Apenas rozaban los 14 años cuando, por orden del Estado, unas 15,000 adolescentes estigmatizadas como “prostitutas” y procedentes de “familias rotas” fueron encerradas en la congregación de Nuestra Señora del Buen Pastor en Holanda, donde trabajaron explotadas por las monjas en sus lavanderías y talleres de costura.
En las popularmente conocidas como “instituciones del amor”, rodeadas de muros altos y doble puerta clausurada con candado, vivían las “mujeres descarriadas” (madres solteras, discapacitadas, etc), pero también menores de edad.
Eran, en su mayoría, niñas huérfanas, víctimas de abusos sexuales o de violencia de género, rebeldes adolescentes o hiperactivas “incontrolables”, cuentan a Efe varias de las afectadas.
Se llaman a sí mismas las “chicas malas” de la congregación, y hoy exigen al Estado y a la congregación un reconocimiento público del daño causado y una indemnización económica por su años de trabajo.
Según denuncian, fueron privadas de libertad y obligadas a coser y limpiar camisas para el Ejército o sábanas para hospitales durante 60 horas a la semana y sin cobrar.
Los monasterios de la congregación estaban repartidos por todo el país (Almelo, Velp, Bloemendaal, Tilburg y Zoeterwoude) y por ellos pasaron miles de niñas entre 1876 y 1978.
Las que aún viven tienen entre 55 y 92 años, y arrastran las cicatrices de aquellas eternas jornadas de trabajo infantil y de los castigos físicos y psicológicos a los que aseguran que fueron sometidas.
Una de ellas, Joke Vermeulen, de 63 años, tiene lagunas en sus recuerdos y las achaca a unas “pastillas amarillas” que las hermanas le daban cada noche. Ninguna le explicó para qué eran, pero le inducían al sueño y al día siguiente se sentía “tan zombi” que no podía ni sentarse a la máquina de coser.

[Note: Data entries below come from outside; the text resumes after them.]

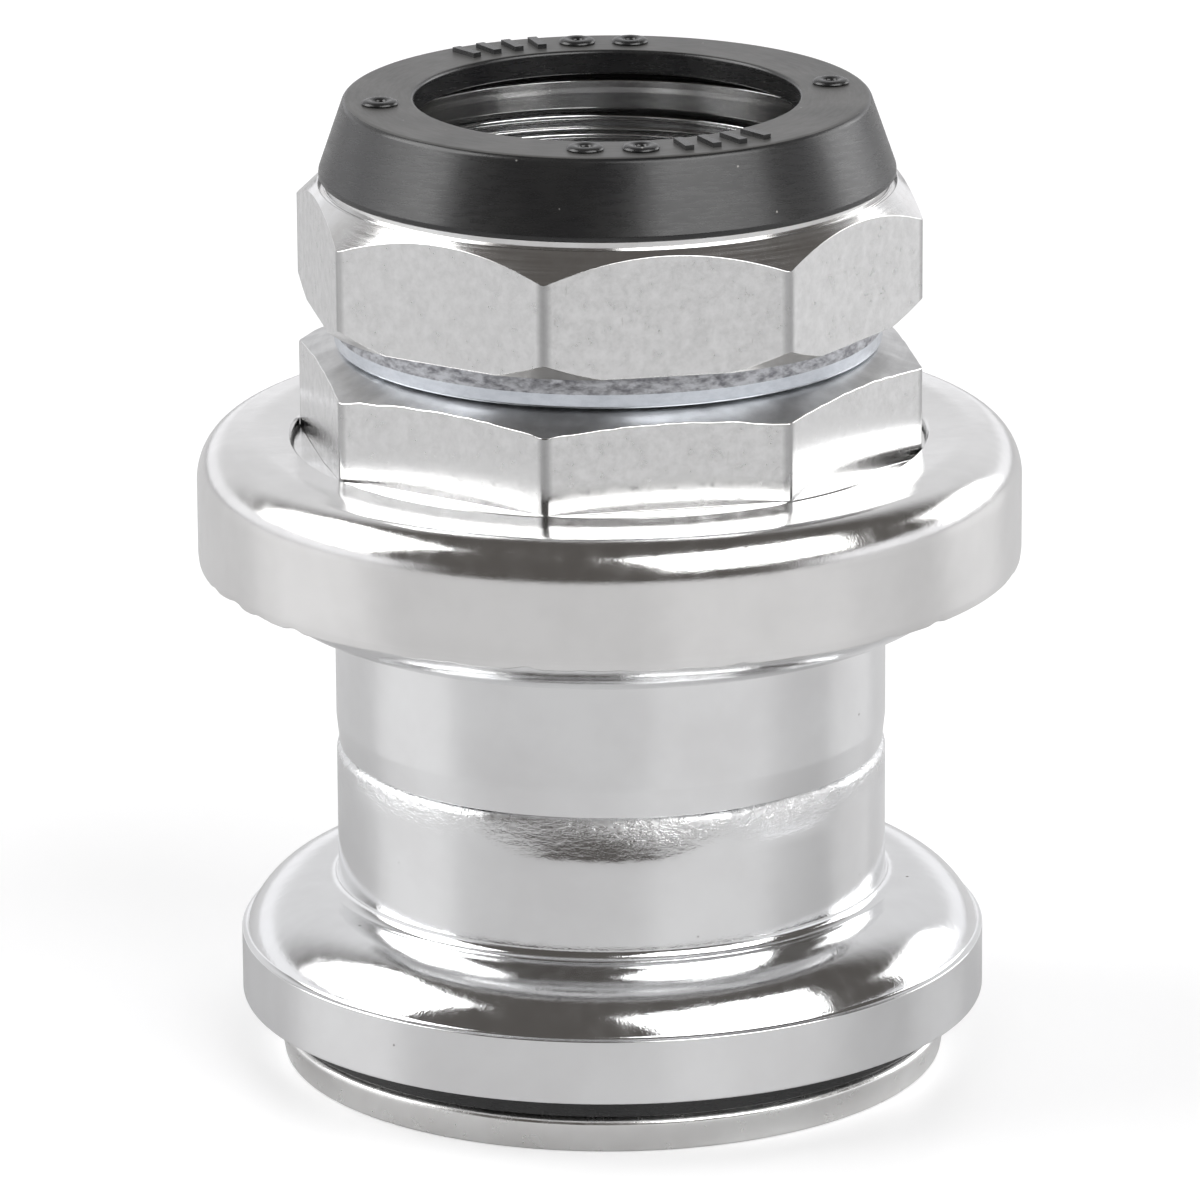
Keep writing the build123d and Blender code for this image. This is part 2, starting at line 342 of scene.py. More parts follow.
class Bench(Nodes):
    """Lays out the nodes of one material, with patterns measured in millimetres."""

    def __init__(self, name: str) -> None:
        """Starts a material of that name with its Principled shader."""
        self.material = bpy.data.materials.new(name)
        self.material.use_nodes = True
        super().__init__(self.material.node_tree)
        self.shader = self.tree.nodes["Principled BSDF"]
        metres = self.add("ShaderNodeTexCoord").outputs["Object"]
        self.place = self.add("ShaderNodeMapping", {"Vector": metres, "Scale": (1 / MM,) * 3}).outputs[0]

    def cloud(
        self, per_mm: float, detail: float = 2.0, rough: float = 0.5, place: Socket | None = None
    ) -> Socket:
        """Smooth noise.

        Args:
            per_mm: Features to the millimetre.
            detail: Octaves of finer noise.
            rough: Strength of the finer octaves.
            place: Coordinates in millimetres, the object's own if left out.

        Returns:
            The noise as a value between about 0 and 1.
        """
        feeds = {"Scale": per_mm, "Detail": detail, "Roughness": rough, "Vector": place or self.place}
        return self.add("ShaderNodeTexNoise", feeds).outputs["Fac"]

    def cells(self, per_mm: float) -> Socket:
        """Distance to the nearest of scattered points."""
        feeds = {"Scale": per_mm, "Vector": self.place}
        return self.add("ShaderNodeTexVoronoi", feeds).outputs["Distance"]

    def stretched(self, *factors: float) -> Socket:
        """Coordinates in millimetres, scaled along each axis."""
        feeds = {0: self.place, 1: factors}
        return self.add("ShaderNodeVectorMath", feeds, operation="MULTIPLY").outputs[0]

    def axes(self) -> Sequence[Socket]:
        """X, Y and Z of the object's own coordinates, in millimetres."""
        return self.add("ShaderNodeSeparateXYZ", {0: self.place}).outputs

    def round_the_axis(self, along: float) -> Socket:
        """Coordinates that follow turning marks.

        Args:
            along: How fast the pattern changes along a turning mark.

        Returns:
            A vector of (radius, a share of the way round, height).
        """
        x, y, z = self.axes()
        squares = self.math("ADD", self.math("MULTIPLY", x, x), self.math("MULTIPLY", y, y))
        height = self.math("ADD", z, self.math("MULTIPLY", y, along))
        feeds = {0: self.math("SQRT", squares), 1: self.math("MULTIPLY", x, along), 2: height}
        return self.add("ShaderNodeCombineXYZ", feeds).outputs[0]

    def to_corner(self, first_corner: float, radius: float) -> Socket:
        """Distance to the nearest upright edge of an octagon.

        Args:
            first_corner: Azimuth of one corner in degrees.
            radius: Distance of the corners from the axis in millimetres.

        Returns:
            The distance in millimetres, measured along the circle through the corners.
        """
        x, y, _ = self.axes()
        turned = self.math("SUBTRACT", self.math("ARCTAN2", y, x), towards_camera(first_corner))
        return self.math("MULTIPLY", self.math("PINGPONG", turned, math.pi / CORNERS_OF_OCTAGON), radius)

    def ramp(self, value: Socket, *stops: tuple[float, float | Colour]) -> Socket:
        """Maps a value through stops of (position, grey) or (position, colour)."""
        node = self.add("ShaderNodeValToRGB", {0: value})
        elements = node.color_ramp.elements
        while len(elements) < len(stops):
            elements.new(0.5)
        for element, (position, tone) in zip(elements, stops):
            element.position = position
            element.color = (*tone, 1) if isinstance(tone, tuple) else (tone, tone, tone, 1)
        return node.outputs[0]

    def finished(
        self,
        colour: Socket,
        roughness: Socket,
        layers: Sequence[tuple[Socket, float]],
        metallic: float = 1.0,
    ) -> Material:
        """Feeds the shader.

        Args:
            colour: The base colour.
            roughness: The roughness.
            layers: Pairs of a height pattern and its depth in millimetres, stacked as bumps.
            metallic: The metalness.

        Returns:
            The finished material.
        """
        feeds = {"Base Color": colour, "Roughness": roughness, "Metallic": metallic}
        for height, depth in layers:
            bump = {"Strength": 1.0, "Distance": depth * MM, "Height": height}
            if "Normal" in feeds:
                bump["Normal"] = feeds["Normal"]
            feeds["Normal"] = self.add("ShaderNodeBump", bump).outputs["Normal"]
        self.feed(self.shader, feeds)
        return self.material


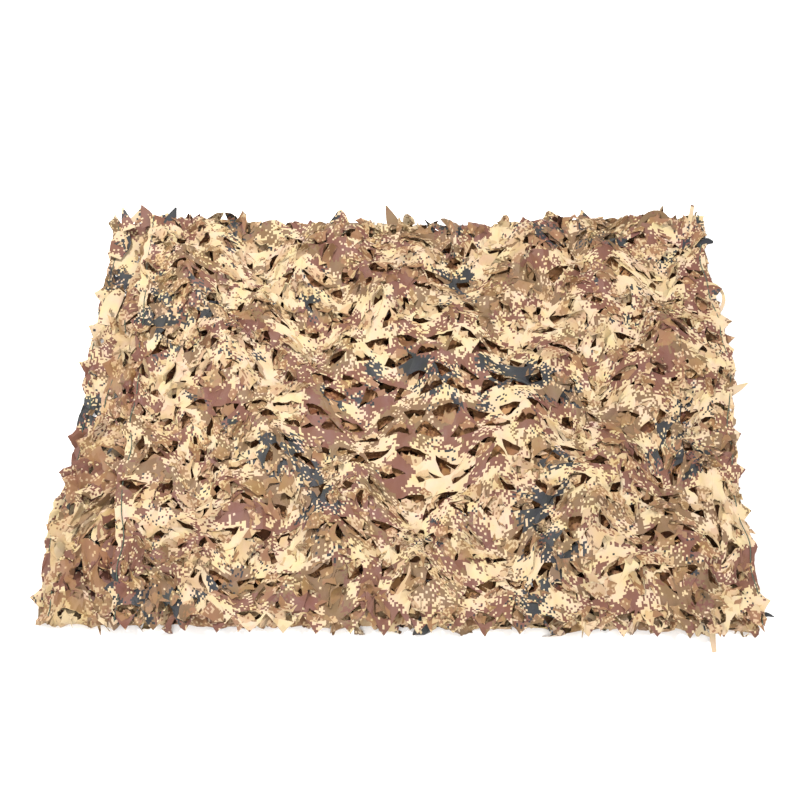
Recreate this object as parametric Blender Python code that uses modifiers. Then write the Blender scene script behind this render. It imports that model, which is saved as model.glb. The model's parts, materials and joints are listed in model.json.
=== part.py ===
"""Camouflage net of incised cloth, folded back and forth in three layers and laid flat.

Metres, +Z up.  X runs along the folds, Y from the front fold to the back fold, and the
underside of the bottom layer lies at Z = 0, with the origin at the middle of the box
round the whole net.

The net is first laid out flat in cloth coordinates: across its width, along its length
and height over its face.  It starts at the front edge of the top layer, which is then
led over the back fold, the middle layer, the front fold and the bottom layer.
"""

import math
import random

import bmesh
import bpy
from mathutils import Matrix, Vector

# The folded stack
DEPTH = 1.03
CLOTH_WIDTH = 1.44
CLOTH_THICKNESS = 0.002
TOP_LEVEL = 0.038
MIDDLE_LEVEL = 0.020
BACK_SAG = 0.030
UNEVENNESS = 0.12

# The lattice of cut cells, at twice the pitch of the real net
COLUMNS = 10
ROWS_IN_A_LAYER = 11
GAP_WIDTH = 0.112
GAP_DEPTH = 0.078
CROSSING_RISE = 0.003
COVERED_FROM = -0.50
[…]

Anita Suuroverste, de 66 años, también habla de “recuerdos borrados” de su mente, especialmente de su paso por Almelo, lugar sobre el que abundan las leyendas negras.
Las normas que regían el convento eran muy estrictas: Las niñas no tenían permitido dirigirse la palabra; solo podían ducharse los viernes durante un máximo de tres minutos y bajo la mirada de una supervisora; debían trabajar seis días a la semana sin derecho a baja por enfermedad, y los domingos eran días de rezo. Incumplir estas reglas conllevaba días de encierro bajo llave en celdas de aislamiento.
“Éramos niñas dóciles. Aprendimos a decir que sí a todo, un no significaba recibir un castigo. No querían que hubiera amistad entre nosotras. No sabíamos nada unas de otras. Éramos simples números, cifras que estaban pintadas en las etiquetas de nuestra ropa e incluso en las compresas. Cuando teníamos la regla, teníamos que echar la cortina y escribirlo en una pizarra para que todo el mundo lo supiera”, recuerda Joke.
“Los abusos sexuales empezaron cuando yo tenía ocho años. Mi madre me entregaba cada semana al agente de seguros. Yo no quería irme con él, pero me obligaba, era la forma de pagarle el dinero del seguro, me vendía a él. Un día se hartó y mi madre consideró que yo era una niña sucia, me echó. Acabé en varias casas de acogida, donde me trataron bastante bien”, explica esta misma mujer.
Era 1969 y se acercaba a los 14 años cuando tuvo que dejar su internado. Considerada una de las 15,000 “chicas malas” que no debían compartir espacio con las “decentes”, el Estado la puso en manos de las monjas del Buen Pastor en Almelo, uno de los conventos más polémicos desde los años cincuenta.
En la institución católica, situada en el este de Holanda, comenzó su nuevo infierno: depresión, marginación, explotación y trabajo forzado, denuncia. Trabajó de sol a sol, durante cuatro años, en las lavanderías de la congregación. Tenía que coser, lavar, planchar y doblar toallas, sábanas y otras prendas que terminaron en los escaparates de las grandes empresas nacionales.
“Las monjas hicieron mucho dinero con nuestro trabajo, y todo el mundo sabía en qué condiciones nos tenían. Fue un infierno y deben pagar por lo que nos hicieron. No nos dieron educación, ni cariño. Creían estar por encima de la ley”, cuenta, aguantando sus lágrimas, Jeanny Nies (59 años), que entró en la misma congregación cuando tenía cerca de 15 años, después de huir de casa por las palizas que recibía de su padre.
Fue expulsada del convento al cumplir los 18 años, pero antes confió a su diario –prueba que utiliza en su lucha contra el Estado- la explotación que sufrió en el convento de Almelo entre 1975 y 1978.